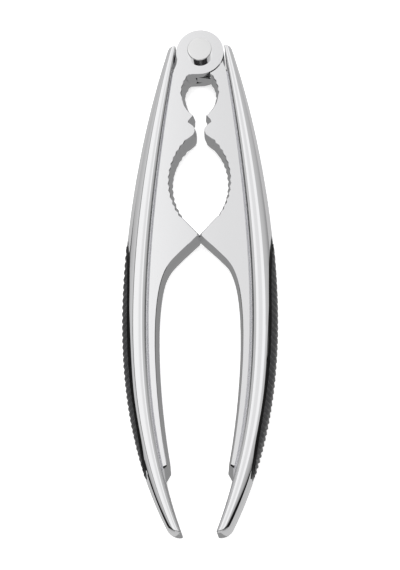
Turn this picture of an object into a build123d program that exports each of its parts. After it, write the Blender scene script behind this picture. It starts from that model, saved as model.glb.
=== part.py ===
from build123d import *
import math
import os

# Two-arm hinged nutcracker, lying flat on its back, closed.
# Millimetres. The hinge axis is the Z axis, the tips point to -Y, the right arm is on +X,
# and Z = 0 is the plane that the handle rails and the rear rivet cap rest on.
# Everything is drawn for the right arm; the left arm is its mirror image, apart from the knuckle.

# --- thickness of the stack at the hinge -------------------------------------------------
rail_thickness = 14.0        # handle rails, the thickest part
jaw_thickness = 11.5         # flat-faced jaw plates, centred on the rails
ear_thickness = 3.2          # each of the two ears of the left arm
washer_thickness = 0.3       # thin slip washers between ears and tongue
running_gap = 0.02           # tongue face to washer
mid_z = rail_thickness / 2
jaw_bottom = mid_z - jaw_thickness / 2
jaw_top = mid_z + jaw_thickness / 2
tongue_thickness = jaw_thickness - 2 * (ear_thickness + washer_thickness + running_gap)
tongue_bottom = mid_z - tongue_thickness / 2

# --- hinge ---------------------------------------------------------------------------------
knuckle_radius = 8.6         # ears and tongue
swing_gap = 0.45             # between a knuckle and whatever turns round it
pin_radius = 2.9
pin_running_gap = 0.04       # radial, pin to tongue bore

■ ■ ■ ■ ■

▸ WHAT THIS TASK INVOLVES:
State how many lines of the material contain the string "each", with no other words.

▸ OUTPUT FOR THIS EXERCISE:
2